The ANN research community spent the 2000s and 2010s developing approaches that work in high dimensions. The major contributions:

LSH (Locality-Sensitive Hashing): hash similar vectors to the same bucket. Approximate, but hash collision rates are hard to control.
IVF (Inverted File Index, ~2003): cluster vectors, search only nearby clusters.
HNSW (2016, Malkov & Yashunin): navigable small-world graph, greedy graph search.
ScaNN (2020, Google): anisotropic quantization tuned for inner product search.
DiskANN (2019, Microsoft): disk-resident graph for billion-scale datasets.

Exact Nearest Neighbor: The Baseline

Before discussing approximations, understand what exact search looks like and why it fails.

Linear scan: For each query vector $q$ , compute $\text{sim}(q, v_i)$ for all $n$ vectors $v_i$ . Return the top $k$ .

Complexity: $O(n \cdot d)$ per query.

When exact search is viable:

Under 100K vectors: linear scan takes roughly 10-50ms depending on dimension
You can't tolerate approximation error (rare in practice - 99% recall is usually fine)
Using FAISS flat index with GPU acceleration (GPU does $\sim$ 100 TFLOPS, can handle 1M vectors in <10ms)

import faiss
import numpy as np

# Generate synthetic data
n_vectors = 100_000
dim = 1536
np.random.seed(42)
vectors = np.random.randn(n_vectors, dim).astype(np.float32)
# Normalize for cosine similarity (converts to IP search)
faiss.normalize_L2(vectors)

# Exact search (IndexFlatIP = flat inner product, works with normalized vectors)
index_flat = faiss.IndexFlatIP(dim)
index_flat.add(vectors)

# Query
query = np.random.randn(1, dim).astype(np.float32)
faiss.normalize_L2(query)

import time
t0 = time.time()
scores, indices = index_flat.search(query, k=10)
print(f"Exact search on {n_vectors} vectors: {(time.time()-t0)*1000:.1f}ms")
# ~50-200ms depending on hardware

HNSW: The Dominant Algorithm

Hierarchical Navigable Small World (Malkov & Yashunin, 2016) is the algorithm behind most production vector databases.

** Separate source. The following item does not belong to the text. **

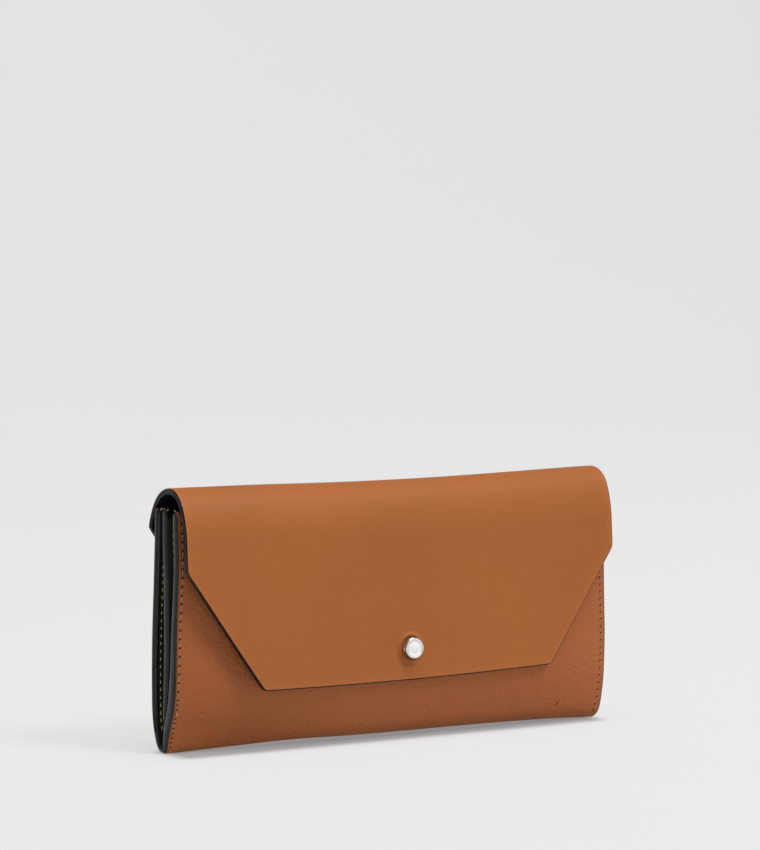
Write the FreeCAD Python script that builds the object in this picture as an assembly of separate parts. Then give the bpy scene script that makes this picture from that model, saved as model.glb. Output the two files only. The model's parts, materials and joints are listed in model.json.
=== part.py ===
"""Long envelope wallet: a folded leather body with two pockets and a zipped divider, and a snap flap.

Millimetres. X runs along the wallet, -Y is the flap side, +Z is up. The origin is on the base face,
at mid length, in the plane of the divider.
"""

import FreeCAD
import Part
import math
import os

# ---- overall ----
LENGTH = 190.0
HALF = LENGTH / 2.0
HEIGHT = 100.0
WALL_TOP = 90.0
HALF_DEPTH = 8.7
SHOULDER_Z = 16.0
BELLY_Z = 60.0
BEYOND = 120.0
MARGIN = 1.0
TOLERANCE = 0.01

# ---- leather and lining ----
PANEL = 1.6
LINING = 0.9
WALL = PANEL + LINING
FLAP_SKIN = 1.3
FLAP = FLAP_SKIN + LINING
CARD = 0.5
GAP = 0.3
SEAM = 0.1

# ---- base fold ----
BASE_FRONT = -3.2
BASE_REAR = 4.6
FOOT_FRONT = -3.6
FOOT_Z = PANEL + GAP

# ---- how far each wall bows out at mid length ----
BASE_BOW = 0.3
REAR_BOW = 2.0
FRONT_BOW = 3.0
TOP_BOW = 0.05
NEARLY_FLAT = 0.001

# ---- wall stations: height, y at the ends, bow at mid length ----
REAR_WALL = [
    (0.0, BASE_REAR, BASE_BOW),
    (SHOULDER_Z, HALF_DEPTH, REAR_BOW),
    (BELLY_Z, HALF_DEPTH, REAR_BOW),
    (WALL_TOP, HALF_DEPTH, TOP_BOW),
]
FRONT_WALL = [
    (0.0, FOOT_FRONT, -BASE_BOW),
    (SHOULDER_Z, -HALF_DEPTH, -FRONT_BOW),
    (BELLY_Z, -HALF_DEPTH, -FRONT_BOW),
    (WALL_TOP, -HALF_DEPTH, -TOP_BOW),
]

# ---- pockets ----
FRONT_HINGE_Z = 16.35
FLOOR = 1.6
POCKET_HALF = 78.0
CARD_BOTTOM = 22.0
CARD_TOPS = (84.0, 74.0, 64.0)
SLIP_TOP = 62.0

# ---- divider, a zipped coin pocket ----
LEAF = 0.6
TAPE = 0.4
DIVIDER = LEAF + TAPE
SIDE_SEAM = 5.0
ZIP_HALF = 79.0
LEAF_TOP = 84.0

# ---- gussets ----
GUSSET = 0.8
GUSSET_DEPTH = 15.0
GUSSET_TOP = 88.0

# ---- zip ----
TAPE_BOTTOM = 74.0
TAPE_TOP = 86.0
COIL_HALF = 73.0
COIL_WIDTH = 1.25
COIL_TOP = 87.4
COIL_SPLIT = 0.05
STOP_LENGTH = 1.8
END_TAB_LENGTH = 3.5
SLIDER_X = -68.0
SLIDER_LENGTH = 9.5
SLIDER_HALF = 2.6
SLIDER_BOTTOM = 84.6
SLIDER_TOP = 88.9
BRIDGE_TOP = 91.2
BRIDGE_HALF = 3.0
BRIDGE_HALF_THICK = 0.7
WINDOW_HALF = 2.0
PIN_PLAY = 0.15
PULL_Z = 89.95
PULL_PIN = 0.45
PULL_ARM = 0.6
ARM_Y = 1.3
LINK_LENGTH = 8.0
PULL_LENGTH = 20.0
TAB_HALF_WIDTH = 2.8
TAB_HALF_THICK = 0.95
TAB_CORNER_R = 1.8
TAB_WRAP = 1.0

# ---- the roll over the top: a tight crown between two slack sides ----
CROWN_R = 11.2
SIDE_R = 39.2
CROWN_HALF_ANGLE = 66.0
SEGMENTS = 3
HINGE_CUT = 0.3

# ---- flap ----
FLAP_LEAN = 4.5
FLAP_CORNER_Z = 69.3
FLAP_EDGE_Z = 24.7
FLAP_EDGE_HALF = 62.8
TAIL_CORNER_Z = 84.8
TAIL_EDGE_Z = 60.0
FLAP_CORNER_R = 4.0

# ---- snap ----
SNAP_Z = 36.5
CAP_R = 4.0
CAP_THICK = 1.6
CAP_STANDOFF = 1.9
CAP_BEVEL = 0.35
NECK_R = 2.2
POST_R = 1.3
SOCKET_R = 4.6
SOCKET_THICK = 2.4
SOCKET_BORE_R = 2.6
SOCKET_ROOF = 0.7
GROOVE_DEPTH = 0.7
GROOVE_TOP = 1.0
GROOVE_HEIGHT = 0.7
RING_PLAY = 0.1
RING_SLOT = 1.0
STUD_R = 1.9
STUD_HEIGHT = 1.6
STUD_FLANGE_R = 4.2
STUD_FLANGE = 0.3
RIVET_R = 1.2
RIVET_HEAD_R = 4.0
RIVET_HEAD = 0.5
RIVET_SEAT = 0.05
RECESS_PLAY = 0.2


def vec(x, y, z):
    return FreeCAD.Vector(x, y, z)


def box(x0, x1, y0, y1, z0, z1):
    return Part.makeBox(x1 - x0, y1 - y0, z1 - z0, vec(x0, y0, z0))


def both_ends(shape):
    """The shape and its mirror image at the other end of the wallet."""
    return Part.makeCompound([shape, shape.mirror(vec(0, 0, 0), vec(1, 0, 0))])


# ---- bowed sheets ----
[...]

Understanding it is essential for tuning retrieval.

The Small-World Graph Intuition

Imagine you need to find someone in a social network of 100M people. You don't check all 100M - you start with people you know who have broad connections (e.g., well-connected professionals), ask them to refer you toward your target, and navigate through 6 degrees of separation in roughly $\log(n)$ hops.

HNSW builds exactly this kind of navigable graph. The "small-world" property means any two nodes can be reached via a short path. The "hierarchical" part means there's a multi-layer structure: top layers are sparse with long-range connections (like knowing international connectors), lower layers are dense with local connections (like knowing your immediate neighbors).

Construction

Building an HNSW index:

Start with an empty graph
For each new vector $v$ : a. Determine its insertion layer $\ell$ by sampling from an exponential distribution ( $P(\ell) \propto e^{-\ell}$ ) b. Starting from the entry point, greedily navigate from the top layer down to layer $\ell+1$ c. At layer $\ell$ down to layer 0, find the nearest neighbors of $v$ using beam search with beam width ef_construction d. Bidirectionally connect $v$ to its $M$ nearest neighbors at each layer (pruning to keep at most $M$ connections per node)

Key parameters:

M: Maximum connections per node per layer. Controls graph connectivity. Typical values: 8-64. Higher M = better recall, more memory, slower construction.
ef_construction: Beam width during construction. Controls how carefully we select neighbors. Typical values: 100-200. Higher = better graph quality, slower construction.

Search

import faiss
import numpy as np
import time

n_vectors = 1_000_000
dim = 1536

vectors = np.random.randn(n_vectors, dim).astype(np.float32)
faiss.normalize_L2(vectors)

# HNSW index parameters
M = 32              # connections per node (memory/quality trade-off)
ef_construction = 128  # build quality (higher = better graph, slower build)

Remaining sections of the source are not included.